[Records for processing]:
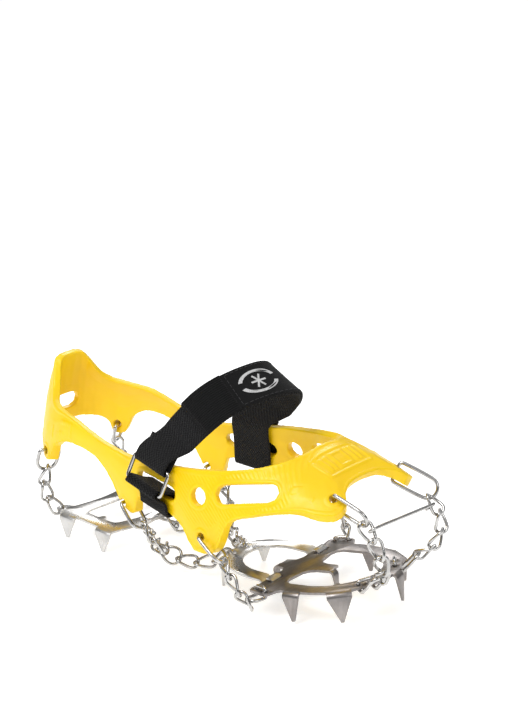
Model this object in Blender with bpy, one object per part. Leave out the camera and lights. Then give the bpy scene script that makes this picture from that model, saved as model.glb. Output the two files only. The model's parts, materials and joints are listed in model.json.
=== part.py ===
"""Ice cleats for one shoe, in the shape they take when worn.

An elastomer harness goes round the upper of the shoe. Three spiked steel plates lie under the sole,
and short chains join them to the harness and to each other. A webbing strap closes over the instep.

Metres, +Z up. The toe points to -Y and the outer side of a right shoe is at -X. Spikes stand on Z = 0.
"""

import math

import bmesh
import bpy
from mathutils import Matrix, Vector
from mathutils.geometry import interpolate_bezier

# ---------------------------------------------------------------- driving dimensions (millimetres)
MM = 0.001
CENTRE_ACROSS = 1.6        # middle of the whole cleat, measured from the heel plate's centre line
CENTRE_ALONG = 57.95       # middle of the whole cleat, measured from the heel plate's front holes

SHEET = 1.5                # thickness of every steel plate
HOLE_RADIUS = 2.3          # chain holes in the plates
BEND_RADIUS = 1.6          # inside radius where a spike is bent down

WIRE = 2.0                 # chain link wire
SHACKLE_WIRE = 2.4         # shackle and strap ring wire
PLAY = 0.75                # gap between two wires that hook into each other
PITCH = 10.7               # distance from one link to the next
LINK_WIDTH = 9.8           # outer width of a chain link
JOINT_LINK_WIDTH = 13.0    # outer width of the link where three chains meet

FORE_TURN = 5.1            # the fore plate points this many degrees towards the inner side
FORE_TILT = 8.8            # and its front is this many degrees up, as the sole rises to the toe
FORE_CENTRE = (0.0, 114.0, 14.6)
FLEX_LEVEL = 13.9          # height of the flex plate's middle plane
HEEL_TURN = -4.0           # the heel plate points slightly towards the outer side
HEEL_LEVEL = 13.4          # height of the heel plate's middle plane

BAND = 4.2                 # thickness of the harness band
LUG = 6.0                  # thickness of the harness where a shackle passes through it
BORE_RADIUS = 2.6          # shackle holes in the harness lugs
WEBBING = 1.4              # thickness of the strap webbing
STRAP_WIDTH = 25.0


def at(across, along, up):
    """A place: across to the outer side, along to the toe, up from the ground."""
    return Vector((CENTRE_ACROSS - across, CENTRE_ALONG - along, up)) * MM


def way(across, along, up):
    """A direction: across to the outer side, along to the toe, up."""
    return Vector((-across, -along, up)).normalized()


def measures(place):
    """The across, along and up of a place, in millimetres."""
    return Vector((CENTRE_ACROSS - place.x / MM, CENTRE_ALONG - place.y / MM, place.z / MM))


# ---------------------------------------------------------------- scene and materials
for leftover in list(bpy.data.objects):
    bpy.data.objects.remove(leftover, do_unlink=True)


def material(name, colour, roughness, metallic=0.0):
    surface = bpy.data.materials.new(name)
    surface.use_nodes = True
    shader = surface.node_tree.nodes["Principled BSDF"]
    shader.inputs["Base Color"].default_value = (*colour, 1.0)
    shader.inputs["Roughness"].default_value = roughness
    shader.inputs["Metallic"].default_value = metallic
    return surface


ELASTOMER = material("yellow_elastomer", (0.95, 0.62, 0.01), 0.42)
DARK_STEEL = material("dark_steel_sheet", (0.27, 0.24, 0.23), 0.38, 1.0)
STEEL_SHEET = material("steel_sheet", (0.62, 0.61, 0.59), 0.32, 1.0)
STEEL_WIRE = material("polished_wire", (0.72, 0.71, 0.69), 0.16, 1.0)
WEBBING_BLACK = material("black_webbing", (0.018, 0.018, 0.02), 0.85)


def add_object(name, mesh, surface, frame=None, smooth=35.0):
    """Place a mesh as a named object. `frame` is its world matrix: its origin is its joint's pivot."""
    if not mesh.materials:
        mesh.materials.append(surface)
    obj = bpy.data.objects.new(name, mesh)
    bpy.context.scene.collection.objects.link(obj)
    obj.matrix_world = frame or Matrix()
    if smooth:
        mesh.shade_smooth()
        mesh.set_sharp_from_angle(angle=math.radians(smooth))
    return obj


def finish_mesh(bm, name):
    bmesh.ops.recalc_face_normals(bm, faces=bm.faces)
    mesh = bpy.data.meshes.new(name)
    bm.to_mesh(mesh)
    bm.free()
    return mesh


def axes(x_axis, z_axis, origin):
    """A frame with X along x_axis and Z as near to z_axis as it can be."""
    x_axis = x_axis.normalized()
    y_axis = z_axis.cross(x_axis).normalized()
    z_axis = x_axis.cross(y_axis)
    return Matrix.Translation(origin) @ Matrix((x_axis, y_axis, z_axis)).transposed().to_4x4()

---

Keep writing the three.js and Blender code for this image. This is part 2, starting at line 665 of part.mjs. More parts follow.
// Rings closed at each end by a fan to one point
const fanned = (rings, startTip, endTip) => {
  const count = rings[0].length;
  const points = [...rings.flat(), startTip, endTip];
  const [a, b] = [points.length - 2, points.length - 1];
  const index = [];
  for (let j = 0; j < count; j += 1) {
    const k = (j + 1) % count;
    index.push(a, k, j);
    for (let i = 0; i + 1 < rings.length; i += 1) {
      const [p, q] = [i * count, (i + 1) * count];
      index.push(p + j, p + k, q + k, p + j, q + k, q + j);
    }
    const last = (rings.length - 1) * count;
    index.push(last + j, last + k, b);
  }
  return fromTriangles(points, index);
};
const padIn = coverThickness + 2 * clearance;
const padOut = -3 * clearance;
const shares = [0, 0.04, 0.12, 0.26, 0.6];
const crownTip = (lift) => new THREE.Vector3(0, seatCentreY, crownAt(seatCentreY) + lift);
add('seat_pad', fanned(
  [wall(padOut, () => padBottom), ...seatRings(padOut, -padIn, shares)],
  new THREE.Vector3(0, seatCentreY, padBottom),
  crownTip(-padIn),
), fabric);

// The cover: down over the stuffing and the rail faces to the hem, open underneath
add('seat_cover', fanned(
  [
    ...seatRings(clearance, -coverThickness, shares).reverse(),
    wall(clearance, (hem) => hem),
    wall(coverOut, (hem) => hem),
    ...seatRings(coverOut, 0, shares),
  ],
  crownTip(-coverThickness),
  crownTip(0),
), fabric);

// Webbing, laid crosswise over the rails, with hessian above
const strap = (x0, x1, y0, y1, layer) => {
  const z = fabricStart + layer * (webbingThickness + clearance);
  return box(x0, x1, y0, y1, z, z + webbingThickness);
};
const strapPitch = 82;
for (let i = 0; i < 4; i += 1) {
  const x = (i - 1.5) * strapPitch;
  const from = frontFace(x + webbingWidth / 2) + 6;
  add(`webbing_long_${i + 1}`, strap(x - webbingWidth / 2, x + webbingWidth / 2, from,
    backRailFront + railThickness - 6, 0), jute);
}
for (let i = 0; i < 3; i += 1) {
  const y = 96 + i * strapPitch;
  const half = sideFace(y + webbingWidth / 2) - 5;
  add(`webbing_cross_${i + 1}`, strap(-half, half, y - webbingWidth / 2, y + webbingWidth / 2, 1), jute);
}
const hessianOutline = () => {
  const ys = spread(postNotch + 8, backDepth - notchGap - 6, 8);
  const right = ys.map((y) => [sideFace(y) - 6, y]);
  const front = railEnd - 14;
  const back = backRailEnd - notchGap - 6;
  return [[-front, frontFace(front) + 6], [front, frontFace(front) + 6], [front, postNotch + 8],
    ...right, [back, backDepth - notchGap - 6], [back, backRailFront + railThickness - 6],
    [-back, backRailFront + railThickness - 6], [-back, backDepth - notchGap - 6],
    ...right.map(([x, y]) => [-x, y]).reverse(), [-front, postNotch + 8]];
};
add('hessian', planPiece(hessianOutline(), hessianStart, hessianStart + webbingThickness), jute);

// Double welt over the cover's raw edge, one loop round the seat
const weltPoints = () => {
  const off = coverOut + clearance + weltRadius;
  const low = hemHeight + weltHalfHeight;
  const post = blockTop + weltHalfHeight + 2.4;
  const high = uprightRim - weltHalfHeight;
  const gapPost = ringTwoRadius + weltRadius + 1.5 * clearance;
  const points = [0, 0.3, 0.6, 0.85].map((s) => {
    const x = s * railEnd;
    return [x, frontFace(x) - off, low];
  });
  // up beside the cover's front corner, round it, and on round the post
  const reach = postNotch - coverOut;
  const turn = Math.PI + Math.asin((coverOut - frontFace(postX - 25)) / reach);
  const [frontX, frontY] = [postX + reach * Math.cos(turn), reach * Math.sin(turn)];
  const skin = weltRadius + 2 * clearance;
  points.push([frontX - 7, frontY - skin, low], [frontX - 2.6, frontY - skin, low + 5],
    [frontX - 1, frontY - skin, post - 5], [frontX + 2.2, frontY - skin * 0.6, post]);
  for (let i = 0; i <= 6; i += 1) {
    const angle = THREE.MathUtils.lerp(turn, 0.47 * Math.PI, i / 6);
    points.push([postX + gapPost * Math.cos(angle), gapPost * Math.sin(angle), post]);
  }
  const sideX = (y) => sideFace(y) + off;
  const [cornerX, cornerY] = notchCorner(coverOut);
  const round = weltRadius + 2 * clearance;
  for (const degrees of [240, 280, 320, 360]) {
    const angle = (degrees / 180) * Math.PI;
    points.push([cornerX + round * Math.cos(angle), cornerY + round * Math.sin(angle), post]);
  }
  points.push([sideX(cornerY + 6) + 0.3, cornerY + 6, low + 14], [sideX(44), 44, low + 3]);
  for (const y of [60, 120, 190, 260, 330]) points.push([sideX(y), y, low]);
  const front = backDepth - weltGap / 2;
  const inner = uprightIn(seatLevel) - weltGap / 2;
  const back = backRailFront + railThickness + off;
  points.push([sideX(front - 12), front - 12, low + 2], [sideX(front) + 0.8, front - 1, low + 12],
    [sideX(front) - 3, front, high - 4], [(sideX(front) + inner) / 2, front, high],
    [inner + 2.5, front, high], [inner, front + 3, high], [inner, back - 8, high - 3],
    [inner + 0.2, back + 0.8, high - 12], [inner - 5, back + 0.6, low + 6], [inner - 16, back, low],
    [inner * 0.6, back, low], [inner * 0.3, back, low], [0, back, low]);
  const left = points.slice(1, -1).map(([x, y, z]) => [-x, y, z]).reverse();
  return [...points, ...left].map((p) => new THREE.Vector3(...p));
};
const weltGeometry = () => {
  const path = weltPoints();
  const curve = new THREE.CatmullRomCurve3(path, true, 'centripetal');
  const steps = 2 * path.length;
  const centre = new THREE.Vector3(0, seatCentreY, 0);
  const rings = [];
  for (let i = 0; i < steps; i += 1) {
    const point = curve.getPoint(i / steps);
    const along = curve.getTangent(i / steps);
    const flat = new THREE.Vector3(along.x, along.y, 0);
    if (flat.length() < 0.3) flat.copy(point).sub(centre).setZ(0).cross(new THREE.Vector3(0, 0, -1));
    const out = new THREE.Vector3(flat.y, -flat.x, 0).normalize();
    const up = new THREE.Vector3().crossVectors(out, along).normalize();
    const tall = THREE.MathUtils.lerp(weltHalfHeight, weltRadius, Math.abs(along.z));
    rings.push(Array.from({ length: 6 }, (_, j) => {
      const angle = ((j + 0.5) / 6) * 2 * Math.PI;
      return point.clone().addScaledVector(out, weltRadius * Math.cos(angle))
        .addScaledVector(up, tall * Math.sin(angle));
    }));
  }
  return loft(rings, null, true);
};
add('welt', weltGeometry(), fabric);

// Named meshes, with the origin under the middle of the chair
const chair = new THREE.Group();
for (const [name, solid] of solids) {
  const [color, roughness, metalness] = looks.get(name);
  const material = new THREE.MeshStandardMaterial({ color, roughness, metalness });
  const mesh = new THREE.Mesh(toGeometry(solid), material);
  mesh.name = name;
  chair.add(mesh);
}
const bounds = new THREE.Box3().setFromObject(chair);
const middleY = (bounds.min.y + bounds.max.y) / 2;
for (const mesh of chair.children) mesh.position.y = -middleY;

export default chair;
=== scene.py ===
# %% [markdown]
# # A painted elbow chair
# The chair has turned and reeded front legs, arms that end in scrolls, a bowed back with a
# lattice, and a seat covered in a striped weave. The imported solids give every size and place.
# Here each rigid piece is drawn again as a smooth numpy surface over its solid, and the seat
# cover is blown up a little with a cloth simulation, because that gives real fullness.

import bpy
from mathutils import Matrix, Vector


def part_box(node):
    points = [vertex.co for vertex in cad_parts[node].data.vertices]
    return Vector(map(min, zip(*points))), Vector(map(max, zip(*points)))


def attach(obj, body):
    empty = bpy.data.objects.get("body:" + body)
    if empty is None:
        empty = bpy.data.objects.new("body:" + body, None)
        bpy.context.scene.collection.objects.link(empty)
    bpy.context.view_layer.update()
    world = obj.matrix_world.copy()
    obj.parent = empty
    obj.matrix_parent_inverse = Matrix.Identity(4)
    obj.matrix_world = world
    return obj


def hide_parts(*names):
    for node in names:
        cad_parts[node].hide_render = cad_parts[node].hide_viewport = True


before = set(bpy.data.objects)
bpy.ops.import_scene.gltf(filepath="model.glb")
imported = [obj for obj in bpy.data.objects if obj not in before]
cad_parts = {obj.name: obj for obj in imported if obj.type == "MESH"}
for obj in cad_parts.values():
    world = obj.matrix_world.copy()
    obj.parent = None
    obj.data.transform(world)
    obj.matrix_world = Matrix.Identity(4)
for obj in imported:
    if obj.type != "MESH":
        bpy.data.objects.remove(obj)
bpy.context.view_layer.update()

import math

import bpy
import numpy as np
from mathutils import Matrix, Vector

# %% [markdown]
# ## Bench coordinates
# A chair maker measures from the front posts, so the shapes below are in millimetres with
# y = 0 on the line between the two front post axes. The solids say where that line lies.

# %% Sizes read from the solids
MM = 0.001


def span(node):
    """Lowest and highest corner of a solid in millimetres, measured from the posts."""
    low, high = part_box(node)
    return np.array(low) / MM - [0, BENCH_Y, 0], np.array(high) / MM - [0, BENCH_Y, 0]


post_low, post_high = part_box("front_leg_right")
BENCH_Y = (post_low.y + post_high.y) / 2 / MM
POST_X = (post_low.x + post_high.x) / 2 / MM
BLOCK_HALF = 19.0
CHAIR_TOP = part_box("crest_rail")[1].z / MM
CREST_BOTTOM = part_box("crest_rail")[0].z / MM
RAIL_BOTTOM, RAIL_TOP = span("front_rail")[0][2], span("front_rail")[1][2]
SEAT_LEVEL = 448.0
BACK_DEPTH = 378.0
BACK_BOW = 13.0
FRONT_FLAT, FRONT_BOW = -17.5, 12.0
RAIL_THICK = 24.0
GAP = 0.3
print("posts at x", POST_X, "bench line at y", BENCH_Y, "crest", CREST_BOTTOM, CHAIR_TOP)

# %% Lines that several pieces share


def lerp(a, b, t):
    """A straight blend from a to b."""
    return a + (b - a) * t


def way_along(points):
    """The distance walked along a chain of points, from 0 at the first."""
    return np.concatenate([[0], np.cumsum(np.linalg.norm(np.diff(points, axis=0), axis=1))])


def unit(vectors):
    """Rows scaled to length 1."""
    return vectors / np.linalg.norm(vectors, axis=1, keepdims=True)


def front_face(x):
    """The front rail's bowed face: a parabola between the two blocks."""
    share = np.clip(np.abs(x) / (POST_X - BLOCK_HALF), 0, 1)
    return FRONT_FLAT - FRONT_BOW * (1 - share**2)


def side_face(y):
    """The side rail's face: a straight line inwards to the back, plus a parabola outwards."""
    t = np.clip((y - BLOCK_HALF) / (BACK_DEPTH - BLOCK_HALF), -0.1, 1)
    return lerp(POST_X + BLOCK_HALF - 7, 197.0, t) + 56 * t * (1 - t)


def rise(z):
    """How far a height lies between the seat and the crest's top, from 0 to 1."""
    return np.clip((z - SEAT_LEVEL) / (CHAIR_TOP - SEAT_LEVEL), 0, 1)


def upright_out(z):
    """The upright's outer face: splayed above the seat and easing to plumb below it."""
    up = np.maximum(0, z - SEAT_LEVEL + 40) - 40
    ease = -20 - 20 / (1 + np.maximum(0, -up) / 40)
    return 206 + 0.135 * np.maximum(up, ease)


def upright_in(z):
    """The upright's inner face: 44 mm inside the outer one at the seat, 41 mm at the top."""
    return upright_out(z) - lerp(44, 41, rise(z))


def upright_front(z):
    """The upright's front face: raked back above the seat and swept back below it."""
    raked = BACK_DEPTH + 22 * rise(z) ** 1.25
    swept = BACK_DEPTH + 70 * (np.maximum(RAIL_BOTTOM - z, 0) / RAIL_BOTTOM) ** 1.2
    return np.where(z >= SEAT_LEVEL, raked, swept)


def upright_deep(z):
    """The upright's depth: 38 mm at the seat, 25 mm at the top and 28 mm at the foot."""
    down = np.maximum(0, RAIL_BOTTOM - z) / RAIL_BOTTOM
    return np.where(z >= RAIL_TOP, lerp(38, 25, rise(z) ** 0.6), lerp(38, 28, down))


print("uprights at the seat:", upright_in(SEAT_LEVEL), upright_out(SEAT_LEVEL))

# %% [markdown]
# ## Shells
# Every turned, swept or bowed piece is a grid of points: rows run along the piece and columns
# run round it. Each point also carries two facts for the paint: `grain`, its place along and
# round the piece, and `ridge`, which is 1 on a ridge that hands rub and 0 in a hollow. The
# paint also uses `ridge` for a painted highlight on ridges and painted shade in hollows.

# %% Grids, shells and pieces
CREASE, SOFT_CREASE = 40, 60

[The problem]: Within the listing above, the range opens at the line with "of the chair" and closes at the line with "obj.parent = None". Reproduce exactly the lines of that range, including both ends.

[Task output]:
// Named meshes, with the origin under the middle of the chair
const chair = new THREE.Group();
for (const [name, solid] of solids) {
  const [color, roughness, metalness] = looks.get(name);
  const material = new THREE.MeshStandardMaterial({ color, roughness, metalness });
  const mesh = new THREE.Mesh(toGeometry(solid), material);
  mesh.name = name;
  chair.add(mesh);
}
const bounds = new THREE.Box3().setFromObject(chair);
const middleY = (bounds.min.y + bounds.max.y) / 2;
for (const mesh of chair.children) mesh.position.y = -middleY;

export default chair;
=== scene.py ===
# %% [markdown]
# # A painted elbow chair
# The chair has turned and reeded front legs, arms that end in scrolls, a bowed back with a
# lattice, and a seat covered in a striped weave. The imported solids give every size and place.
# Here each rigid piece is drawn again as a smooth numpy surface over its solid, and the seat
# cover is blown up a little with a cloth simulation, because that gives real fullness.

import bpy
from mathutils import Matrix, Vector


def part_box(node):
    points = [vertex.co for vertex in cad_parts[node].data.vertices]
    return Vector(map(min, zip(*points))), Vector(map(max, zip(*points)))


def attach(obj, body):
    empty = bpy.data.objects.get("body:" + body)
    if empty is None:
        empty = bpy.data.objects.new("body:" + body, None)
        bpy.context.scene.collection.objects.link(empty)
    bpy.context.view_layer.update()
    world = obj.matrix_world.copy()
    obj.parent = empty
    obj.matrix_parent_inverse = Matrix.Identity(4)
    obj.matrix_world = world
    return obj


def hide_parts(*names):
    for node in names:
        cad_parts[node].hide_render = cad_parts[node].hide_viewport = True


before = set(bpy.data.objects)
bpy.ops.import_scene.gltf(filepath="model.glb")
imported = [obj for obj in bpy.data.objects if obj not in before]
cad_parts = {obj.name: obj for obj in imported if obj.type == "MESH"}
for obj in cad_parts.values():
    world = obj.matrix_world.copy()
    obj.parent = None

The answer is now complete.